> [GIVEN MATERIAL]:
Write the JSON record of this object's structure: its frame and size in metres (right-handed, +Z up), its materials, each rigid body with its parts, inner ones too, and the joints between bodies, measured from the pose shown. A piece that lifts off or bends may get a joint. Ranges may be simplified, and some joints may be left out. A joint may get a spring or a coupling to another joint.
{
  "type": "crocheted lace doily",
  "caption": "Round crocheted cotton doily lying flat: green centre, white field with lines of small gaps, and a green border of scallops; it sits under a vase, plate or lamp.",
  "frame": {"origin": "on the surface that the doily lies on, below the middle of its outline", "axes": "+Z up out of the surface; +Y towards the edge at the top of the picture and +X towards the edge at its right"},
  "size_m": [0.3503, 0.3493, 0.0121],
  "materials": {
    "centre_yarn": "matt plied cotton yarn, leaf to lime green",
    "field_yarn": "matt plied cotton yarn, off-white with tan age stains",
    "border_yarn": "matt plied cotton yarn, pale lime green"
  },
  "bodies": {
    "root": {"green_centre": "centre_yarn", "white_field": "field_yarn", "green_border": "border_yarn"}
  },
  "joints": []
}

> [TASK DESCRIPTION]:
Give the material above again, word for word.

> [COMPLETED TASK]:
Write the JSON record of this object's structure: its frame and size in metres (right-handed, +Z up), its materials, each rigid body with its parts, inner ones too, and the joints between bodies, measured from the pose shown. A piece that lifts off or bends may get a joint. Ranges may be simplified, and some joints may be left out. A joint may get a spring or a coupling to another joint.
{
  "type": "crocheted lace doily",
  "caption": "Round crocheted cotton doily lying flat: green centre, white field with lines of small gaps, and a green border of scallops; it sits under a vase, plate or lamp.",
  "frame": {"origin": "on the surface that the doily lies on, below the middle of its outline", "axes": "+Z up out of the surface; +Y towards the edge at the top of the picture and +X towards the edge at its right"},
  "size_m": [0.3503, 0.3493, 0.0121],
  "materials": {
    "centre_yarn": "matt plied cotton yarn, leaf to lime green",
    "field_yarn": "matt plied cotton yarn, off-white with tan age stains",
    "border_yarn": "matt plied cotton yarn, pale lime green"
  },
  "bodies": {
    "root": {"green_centre": "centre_yarn", "white_field": "field_yarn", "green_border": "border_yarn"}
  },
  "joints": []
}